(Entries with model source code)

## begin

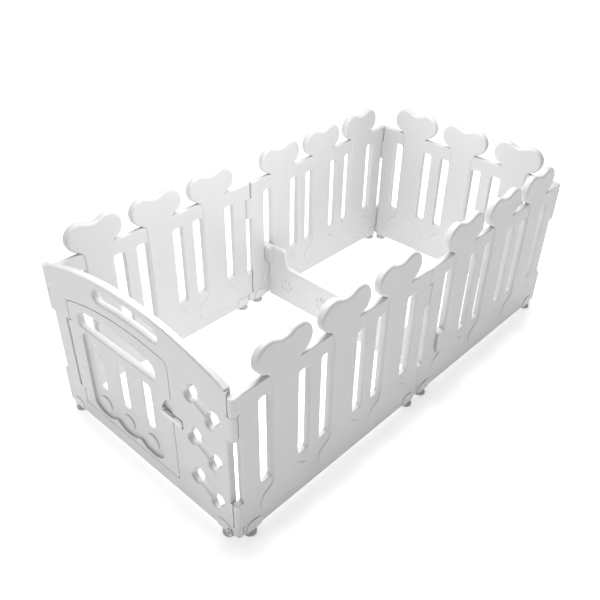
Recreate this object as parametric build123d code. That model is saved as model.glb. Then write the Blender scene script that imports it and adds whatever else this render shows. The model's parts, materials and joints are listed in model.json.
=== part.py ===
from build123d import *
import os
from math import atan2, cos, degrees, radians, sin, sqrt

# Pet playpen: six hinged panels in a ring two panels long and one panel wide,
# a door in the front panel and a low divider hooked across the middle.
# Millimetres. +X to the right, +Y to the back, +Z up.
# Origin: centre of the footprint, on the floor.

# ---- Driving dimensions ----
PITCH = 770.0            # hinge axis to hinge axis along every panel
FOOT_H = 14.0            # floor to the underside of the panels
WEB_T = 20.0             # wall of a picket panel
BONE_T = 26.0            # thickness over the raised bones
GATE_T = 22.0            # gate panel and door
EDGE_R = 4.0             # rounding of the panel edges
SEAM_R = 1.0             # rounding along the gap between door and gate

# Picket panel, heights above its own underside
RAIL_TOP = 490.0
SLOT_Z = (150.0, 440.0)
SLOT_W = 38.0
SLOT_CORNER_R = 9.0
SLOT_X = (93.0, 231.0, 314.5)        # centres in one half, mirrored in the other
BONE_X = (162.0, 385.0, 608.0)
BONE_Z = 307.5                        # middle of a picket bone
BONE = dict(half_length=233.5, lobe_x=49.5, lobe_r=45.0, notch_r=56.0, neck_r=26.0, half_width=48.0)
BONE_EDGE_R = 7.5

# Hinge knuckles between neighbouring panels
BARREL_R = 11.0
END_GAP = 14.0                        # hinge axis to the plain end of a panel
LEFT_KNUCKLES = ((434.0, 490.0), (40.0, 127.0))
RIGHT_KNUCKLES = ((356.0, 432.3), (5.0, 38.5))
CHEEK_X = 8.0                         # the outer face runs this close to the neighbour's hinge axis
CHEEK_PLAY = 0.6
PIN_R = 4.0
PIN_PLAY = 0.05
PIN_SPANS = ((378.0, 470.0), (10.0, 90.0))

# Gate panel
ARCH_TOP = 577.0
ARCH_R = 1049.5
ARCH_CENTRE = ARCH_TOP - ARCH_R       # every arch of the gate shares this centre height
GATE_KNUCKLE_TOP = 503.0
GRIP_R = (981.0, 1026.0)              # lower and upper arch of the carrying handle
GRIP_HALF_WIDTH = 114.0
CUTOUT_X = 668.0
CUTOUT_Z = (400.0, 256.0, 112.0)
CUTOUT_TILT = 60.0
CUTOUT = dict(half_length=43.0, lobe_x=18.5, lobe_r=17.0, notch_r=19.0, neck_r=6.0, half_width=13.0)

# Door
DOOR_GAP = 2.5
DOOR_X = (104.5, 546.0)
DOOR_Z = 54.0
DOOR_R = 950.0
DOOR_CORNERS = (18.0, 20.0, 12.0)     # top left, top right, bottom
DOOR_AXIS_X = 91.0
DOOR_BARREL_Z = (113.0, 365.0)
DOOR_JAMB_Z = (112.0, 366.0)          # frame barrels stop and start here
DOOR_PIN_SPANS = ((84.0, 142.0), (336.0, 396.0))
DOOR_PIN_R = 3.5
DOOR_POST_TOP = 438.0                 # top of the frame barrels of the door
DOOR_POST_CLEAR = 124.0               # the opening is widened this far behind the barrels
DOOR_GRIP_X = (146.0, 491.0)
DOOR_GRIP_Z = (370.0, 422.0, 439.0)   # sill, springing and crown
DOOR_GRIP_R = (32.0, 13.0)            # upper and lower corners
FIELD_X = (207.0, 318.0, 429.0)
FIELD_Z = (88.0, 348.0)               # cusps of the scalloped field
FIELD_RISE = (23.0, 11.0)             # depth of the lower and upper bays
FIELD_CORNERS = (26.0, 9.0)           # outer corners and cusps
FIELD_DEPTH = 8.0
DOOR_SLOT = (40.0, 160.0)
DOOR_SLOT_R = 15.0
DOOR_SLOT_Z = 246.0
DISC_R = 26.0
DISC_Z = 110.0
DISC_H = 4.0

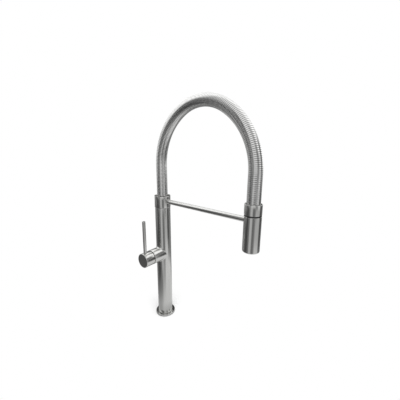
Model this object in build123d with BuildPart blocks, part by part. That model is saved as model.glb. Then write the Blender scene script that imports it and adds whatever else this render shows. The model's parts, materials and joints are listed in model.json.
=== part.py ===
from build123d import *

import os
from math import asin, cos, degrees, radians, sin

# Kitchen mixer tap: a slim column with a side lever, a swivel ring that carries an arched ribbed
# hose and a docking arm, and a pull-out spray head held on the arm by a magnet.
# Millimetres, +Z up. The origin is the centre of the flange's underside, on the worktop.
# The arm and the head point along -Y at rest, and the lever housing along -X.

# ---- Clearances ----
FIT = 0.05  # radial, between a piece and the seat it is soldered, pressed or screwed into
RUNNING = 0.05  # radial, between a turning or sliding piece and its bearing
DOCK_GAP = 0.3  # between the arm's end and the head that rests against it
TURN_GAP = 0.4  # between the column and the turning ring above it

# ---- Column ----
COLUMN_RADIUS = 17.5
COLUMN_WALL = 1.5
RIM_HEIGHT = 304.0  # top rim of the swivel ring
RING_HEIGHT = 26.5
RING_RADIUS = 18.1
FLANGE_RADIUS = 23.7
FLANGE_HEIGHT = 4.5
FLANGE_EDGE = 0.8
GASKET_INNER_RADIUS = 19.5
GASKET_OUTER_RADIUS = 22.3
GASKET_HEIGHT = 1.2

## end

Required work: Please print exactly, and only, the lines from the line with "Model this object" to the line with "TURN_GAP = 0.4", both included.

The solution:
Model this object in build123d with BuildPart blocks, part by part. That model is saved as model.glb. Then write the Blender scene script that imports it and adds whatever else this render shows. The model's parts, materials and joints are listed in model.json.
=== part.py ===
from build123d import *

import os
from math import asin, cos, degrees, radians, sin

# Kitchen mixer tap: a slim column with a side lever, a swivel ring that carries an arched ribbed
# hose and a docking arm, and a pull-out spray head held on the arm by a magnet.
# Millimetres, +Z up. The origin is the centre of the flange's underside, on the worktop.
# The arm and the head point along -Y at rest, and the lever housing along -X.

# ---- Clearances ----
FIT = 0.05  # radial, between a piece and the seat it is soldered, pressed or screwed into
RUNNING = 0.05  # radial, between a turning or sliding piece and its bearing
DOCK_GAP = 0.3  # between the arm's end and the head that rests against it
TURN_GAP = 0.4  # between the column and the turning ring above it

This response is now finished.